Чужая бабушка знала точно.
«Нечистая сила», — шепотом ответила она.
Они сидели тихо, как маленькая и большая мыши, тесно прижавшись друг к другу и боясь пошевелиться. Сидели и дрожали в темноте, боясь зажечь свет, пока в коридоре не загромыхали знакомые папины шаги. Он вошел, зажег свет и очень удивился, увидев всего-навсего полтора человека вместо двух. Одну чужую бабушку и половину Юльки, торчащую из-под бабушкиного фартука.
«А! — догадался папа. — В прятки играете…»
«Чш! — зашипела Юлька, высовываясь из-под фартука. — Слышишь?»
В трубе снова затарахтело и завыло.
«Что это там?» — удивился папа.
Юлька сделала страшные глаза:
«Нечистая сила».
«Ну, если нечистая — умыть надо», — сказал бесстрашный Юлькин папа и сунул голову в печь.
Вынул и улыбнулся.

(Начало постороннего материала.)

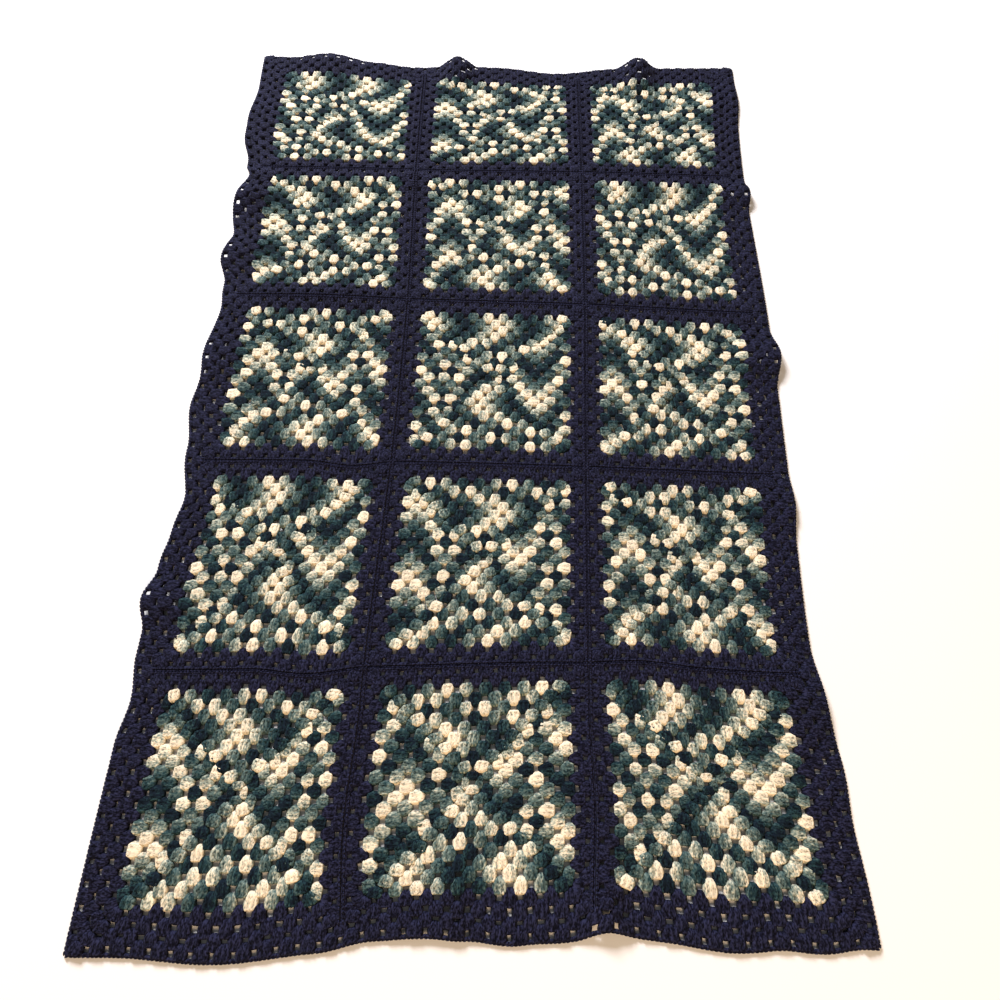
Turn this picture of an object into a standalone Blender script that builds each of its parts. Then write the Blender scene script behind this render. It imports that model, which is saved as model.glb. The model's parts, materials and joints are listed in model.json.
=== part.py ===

Потом встал на табурет и открыл задвижку. Но лучше бы он этого не делал! В ту же минуту Юлька завизжала как резаная, а чужая бабушка, звука не издав, повалилась без чувств. Потому что обе увидели одно и то же. Как из трубы вывалился живой черный клубок и вскачь понесся к дивану, на котором сидели Юлька и чужая бабушка. Но папа не растерялся. Побрызгал на бабушку водой, а «нечистую силу», наоборот, окунул в воду и вернул им то, что они временно потеряли: чужой бабушке — чувство, а бабушкиной кошке — белый цвет.